**INSTRUCTION**:
Copy each line of the entries that contains the word "materials".

**TASK MATERIAL**:
────
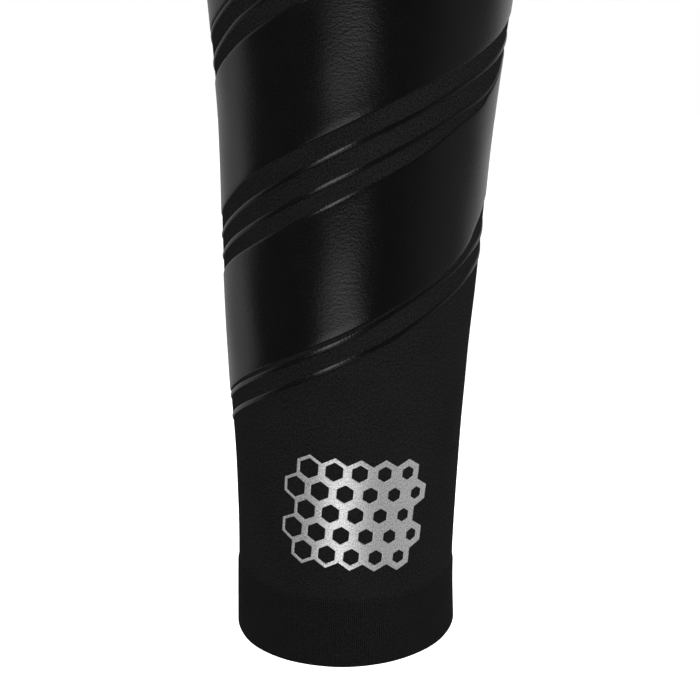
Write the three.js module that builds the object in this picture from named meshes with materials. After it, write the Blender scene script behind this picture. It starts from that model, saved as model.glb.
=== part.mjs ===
// A calf compression sleeve, shown as it is worn: a knitted tube with two hem bands,
// glossy film panels and narrow film lines that climb round it, and a reflective patch.
// Millimetres, +Z up. The origin is the middle of the ankle opening, on the axis of the leg.
// The shin side faces -Y, so the calf fills out towards +Y.
import * as THREE from "three";
import * as BufferGeometryUtils from "three/addons/utils/BufferGeometryUtils.js";

// Driving dimensions of the knitted tube
const sleeve_length = 320;
const ankle_width = 69.6;
const calf_width = 101.4;
const fabric_wall = 1.2;
const rim_tilt_degrees = 1.2;

// The hem bands are doubled fabric and stand a little proud of the tube
const hem_height = 23;
const hem_proud = 0.45;
const hem_round = 0.35;

// The bonded film
const film_thickness = 0.3;
const film_clearance = 0.3;
const line_width = 1.5;
const line_spacing = 7.2;
const film_to_hem = 1.2;
const seam_gap = 2.4;

// A panel that the knee hem cuts off ends where it is this narrow
const panel_edge_least = 3;

// The reflective patch, a honeycomb whose cells close up from one side to the other
const patch_width = 45;
const patch_over_hem = 7.7;
const patch_turn = 0.012;
const patch_slant_degrees = -5;
const patch_column_count = 6;
const patch_row_count = 5;
const hole_share_left = 0.8;
const hole_share_right = 0.42;

// The gap between a hem band and the tube
const piece_gap = 0.3;

// How finely the surfaces are divided
const around_count = 48;
const tube_rows = 16;
const panel_rows = 3;
const hem_rows = 2;
const outline_cut_steps = 24;

// The leg's outline. at: share of the sleeve's length. swell: 0 at the ankle's width, 1 at the
// calf's. side and back: how far the section's middle lies to the right and to the back, as
// shares of the calf's width. depth: how deep the section is for its width.
const outline_table = [
  { at: 0.0, swell: 0.01, side: -0.013, back: 0.0, depth: 1.16 },
  { at: 0.075, swell: -0.015, side: -0.0135, back: 0.0, depth: 1.16 },
  { at: 0.125, swell: 0.005, side: -0.011, back: 0.002, depth: 1.155 },
  { at: 0.1875, swell: 0.065, side: -0.009, back: 0.005, depth: 1.15 },
  { at: 0.266, swell: 0.165, side: -0.006, back: 0.014, depth: 1.125 },
  { at: 0.344, swell: 0.275, side: 0.0005, back: 0.025, depth: 1.105 },
  { at: 0.422, swell: 0.368, side: 0.009, back: 0.037, depth: 1.09 },
  { at: 0.5, swell: 0.452, side: 0.018, back: 0.049, depth: 1.085 },
  { at: 0.5625, swell: 0.58, side: 0.024, back: 0.059, depth: 1.08 },
  { at: 0.625, swell: 0.722, side: 0.0305, back: 0.067, depth: 1.075 },
  { at: 0.7, swell: 0.88, side: 0.034, back: 0.081, depth: 1.07 },
  { at: 0.79, swell: 1.0, side: 0.035, back: 0.088, depth: 1.065 },
  { at: 0.89, swell: 0.95, side: 0.031, back: 0.079, depth: 1.06 },
  { at: 1.0, swell: 0.79, side: 0.024, back: 0.063, depth: 1.06 },
];

// How the bands climb round the leg. turn: 0 at the shin, up to half a turn each way. low and
// high: the rise above the shin, for the lowest band and for the bands above it, as shares of
// the height between the hem bands.
const climb_table = [
  { turn: -0.5, low: -0.208, high: -0.208 },
  { turn: -0.3, low: -0.1248, high: -0.1373 },
  { turn: -0.2, low: -0.0832, high: -0.1 },
  { turn: -0.13, low: -0.0541, high: -0.0645 },
  { turn: -0.06, low: -0.025, high: -0.0289 },
  { turn: 0.0, low: 0.0, high: 0.0 },
  { turn: 0.07, low: 0.0347, high: 0.0316 },
  { turn: 0.125, low: 0.0574, high: 0.0578 },
  { turn: 0.175, low: 0.0775, high: 0.0779 },
  { turn: 0.22, low: 0.0915, high: 0.0969 },
  { turn: 0.5, low: 0.208, high: 0.208 },
];

// The bands, from the ankle up. at: how far up the shin the band's upper line crosses it, as a
// share of the height between the hem bands. climb: the column of the climb table that the band
// follows. edges: its columns of the spread and strip tables.
const band_table = [
  { name: "low", at: 0.2876, climb: "low", edges: "low" },
  { name: "middle", at: 0.4898, climb: "high", edges: "middle" },
  { name: "high", at: 0.7057, climb: "high", edges: "high" },
  { name: "top", at: 0.9058, climb: "high", edges: "middle" },
  { name: "last", at: 1.1197, climb: "high", edges: "high" },
];

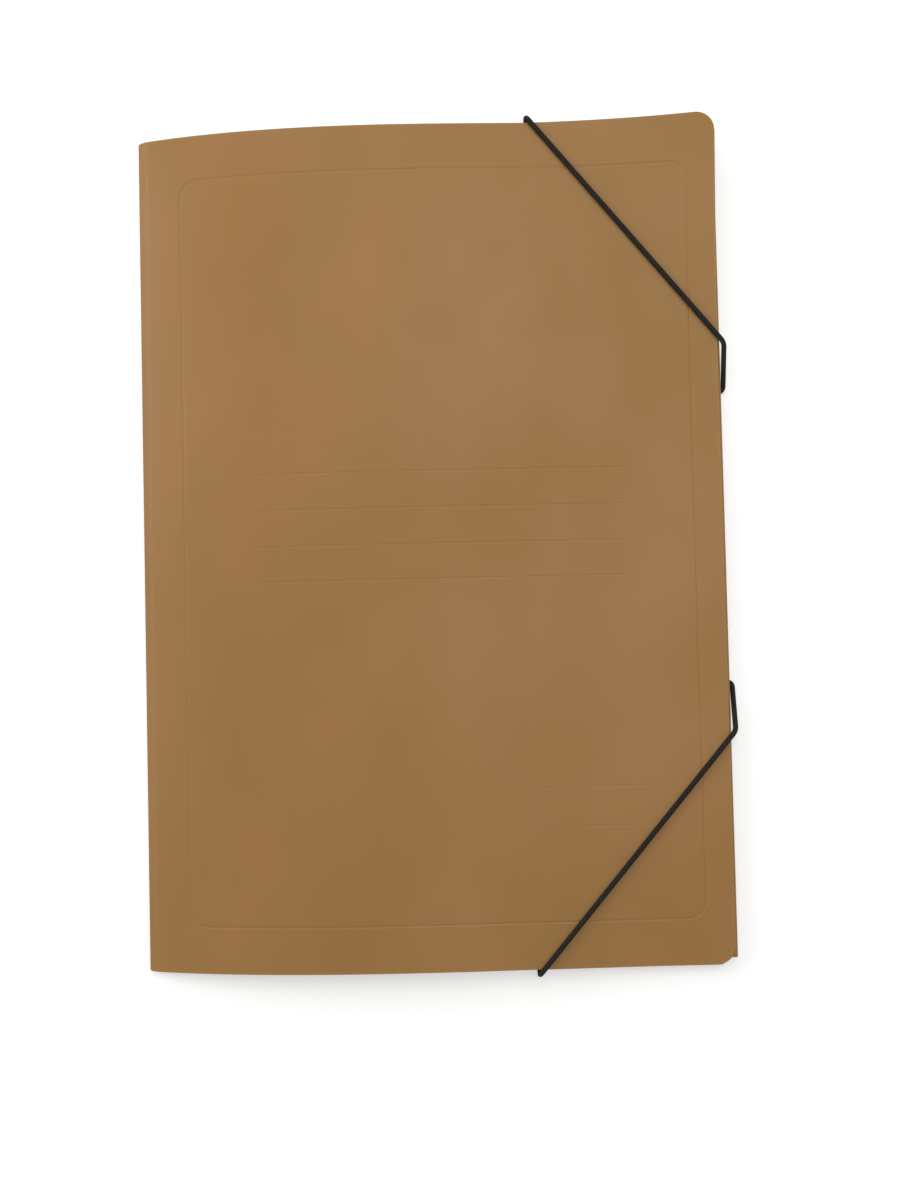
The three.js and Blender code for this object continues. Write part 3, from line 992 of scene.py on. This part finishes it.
@dataclass
class BackAndFlaps:
    """The back panel with its half of the spine and the three inner flaps folded over it."""

    sizes: FolderSizes = SIZES
    fold_steps: int = 12

    def __post_init__(self) -> None:
        """Works out the flat pattern's fold lines from the folder's sizes."""
        sizes = self.sizes
        self.panel_start = sizes.spine_facet
        self.panel_end = self.panel_start + sizes.panel_end - sizes.spine_depth
        self.fore_turn = math.pi * sizes.fore_fold
        self.end_turn = math.pi * sizes.end_fold
        self.sheet_end_u = self.panel_end + self.fore_turn + sizes.fore_flap_depth - sizes.fore_fold
        self.sheet_end_v = sizes.panel_top + self.end_turn + sizes.end_flap_depth - sizes.end_fold
        self.flap_from = sizes.spine_depth + sizes.end_flap_start
        self.flap_to = sizes.width - sizes.end_flap_stop
        self.corner_cut = self.pattern(self.flap_to)

    def pattern(self, x: float) -> float:
        """Place on the flat pattern of a place on the panel."""
        return self.panel_start + x - self.sizes.spine_depth

    def build(self, finishes: Finishes) -> bpy.types.Object:
        """Models the sheet, folds it and punches the eyelets' holes.

        Args:
            finishes: The shared materials.

        Returns:
            The finished piece.
        """
        sheet = flat_pattern("back_and_flaps_board", self.across(), self.along())
        cut_away(sheet, self.waste)
        points = points_of(sheet)
        u, v = points[:, 0], points[:, 1]
        wear = self.wear(u, v)
        move_points(sheet, self.placed(u, v) * MM)
        keep_value(sheet, "wear", wear)
        finishes.dress_card(sheet)
        give_thickness(sheet)
        self.punch(sheet)
        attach(sheet, "back")
        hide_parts("back_and_flaps")
        return sheet

    def across(self) -> np.ndarray:
        """Stations across the sheet, close together in the fore fold and at the rounded corners."""
        sizes = self.sizes
        folds = np.linspace(self.panel_end, self.panel_end + self.fore_turn, self.fold_steps + 1)
        corner = np.linspace(self.sheet_end_u - sizes.fore_flap_corner, self.sheet_end_u, 13)
        plain = [
            np.linspace(sizes.crease_strip, self.panel_start, 5),
            np.linspace(self.panel_start, self.pattern(self.flap_from), 4),
            np.linspace(self.pattern(self.flap_from), self.corner_cut - sizes.end_flap_corner, 42),
            np.linspace(self.corner_cut - sizes.end_flap_corner, self.corner_cut, 7),
            np.linspace(self.corner_cut, self.panel_end, 5),
            folds,
            np.linspace(folds[-1], corner[0], 19),
            corner,
        ]
        return np.unique(np.round(np.concatenate(plain), 6))

    def along(self) -> np.ndarray:
        """Stations along the sheet, close together in the end folds and at the flaps' corners."""
        sizes = self.sizes
        top = sizes.panel_top
        parts = [
            np.linspace(0, top, 36),
            np.linspace(top, top + self.end_turn, self.fold_steps + 1),
            np.linspace(top + self.end_turn, self.sheet_end_v - sizes.end_flap_corner, 12),
            np.linspace(self.sheet_end_v - sizes.end_flap_corner, self.sheet_end_v, 11),
        ]
        half = np.unique(np.round(np.concatenate(parts), 6))
        return np.concatenate([-half[:0:-1], half])

    def waste(self, u: np.ndarray, v: np.ndarray) -> np.ndarray:
        """Which cells of the blank the die cuts away beside the end flaps."""
        flap = (u > self.pattern(self.flap_from)) & (u < self.corner_cut)
        return (np.abs(v) > self.sizes.panel_top) & ~flap

    def corner(self, radius: float, before: np.ndarray) -> np.ndarray:
        """How much a rounded corner takes off the side, at a distance before the free edge."""
        inside = np.clip(radius - before, 0, radius)
        return radius - np.sqrt(radius**2 - inside**2)

    def fold(self, past: np.ndarray, radius: float) -> tuple[np.ndarray, np.ndarray]:
        """A half turn of the card about a fold line.

        Args:
            past: Distance past the line on the flat pattern.
            radius: Radius of the turn at the middle of the card.

        Returns:
            The way out from the line and the height gained.
        """
        turn = np.clip(past / radius, 0, math.pi)
        back = np.maximum(0, past - math.pi * radius)
        return radius * np.sin(turn) - back, radius * (1 - np.cos(turn))

    def placed(self, u: np.ndarray, v: np.ndarray) -> np.ndarray:
        """Where the middle of the card lies for places on the flat pattern.

        Args:
            u: Across the pattern from the middle crease, in millimetres.
            v: Along the pattern from the middle of the spine, in millimetres.

        Returns:
            Rows of x, y and z in millimetres, in the shared frame.
        """
        sizes, end = self.sizes, np.sign(v)
        away = u / sizes.spine_facet
        in_spine, drop = u < self.panel_start, sizes.spine_rise / 2
        x = np.where(in_spine, sizes.spine_depth * away, sizes.spine_depth + u - self.panel_start)
        z = np.where(in_spine, sizes.hinge_level - drop * away, sizes.panel_level)
        out, up = self.fold(np.maximum(0, u - self.panel_end), sizes.fore_fold)
        x = np.where(u > self.panel_end, sizes.panel_end + out, x)
        z = z + np.where(u > self.panel_end, up, 0)
        past = np.maximum(0, np.abs(v) - sizes.panel_top)
        out, up = self.fold(past, sizes.end_fold)
        centre, half = (self.flap_from + self.flap_to) / 2, (self.flap_to - self.flap_from) / 2
        flat = sizes.end_flap_depth - sizes.end_fold
        share = sizes.ramp(past, self.end_turn, self.end_turn + flat)
        rounded = self.corner(sizes.end_flap_corner, self.end_turn + flat - past)
        side = (half - sizes.end_flap_taper * share - rounded) / half
        x = np.where(past > 0, centre + (x - centre) * side, x)
        cut = np.where(end > 0, sizes.upper_corner_cut, sizes.lower_corner_cut)
        cut = cut * sizes.ramp(u, self.corner_cut, self.panel_end)
        share = sizes.ramp(u, self.panel_end + self.fore_turn, self.sheet_end_u)
        taper = sizes.fore_flap_taper * share
        taper = taper + self.corner(sizes.fore_flap_corner, self.sheet_end_u - u)
        narrowed = v * (sizes.panel_top - cut - taper) / sizes.panel_top
        y = np.where(past > 0, end * (sizes.panel_top + out), narrowed)
        z = z + np.where(past > 0, up, 0) + sizes.lift(x)
        return np.column_stack([x + SHEET_ORIGIN_X, y, z])

    def wear(self, u: np.ndarray, v: np.ndarray) -> np.ndarray:
        """How rubbed the face is: on the fold lines, and a little at the free edges."""
        sizes = self.sizes
        fold_u = np.abs(u - self.panel_end - self.fore_turn / 2) / (self.fore_turn * 0.7)
        fold_v = np.abs(np.abs(v) - sizes.panel_top - self.end_turn / 2) / (self.end_turn * 0.8)
        crease = np.abs(u - self.panel_start) / 0.8
        return np.clip(1 - np.minimum(np.minimum(fold_u, fold_v), crease), 0, 1)

    def punch(self, sheet: bpy.types.Object) -> None:
        """Punches a round hole through the panel for each eyelet."""
        sizes = self.sizes
        for end, strap in STRAPS.items():
            clear_selection()
            bpy.ops.mesh.primitive_cylinder_add(
                vertices=64,
                radius=(sizes.eyelet_bore + sizes.eyelet_wall + sizes.eyelet_play) * MM,
                depth=2 * sizes.card * MM,
                location=Eyelet(end).centre() * MM,
            )
            cutter = bpy.context.object
            apply_modifier(sheet, "BOOLEAN", operation="DIFFERENCE", object=cutter, solver="EXACT")
            bpy.data.objects.remove(cutter)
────
**COMPLETE ANSWER**:
Write the three.js module that builds the object in this picture from named meshes with materials. After it, write the Blender scene script behind this picture. It starts from that model, saved as model.glb.
            finishes: The shared materials.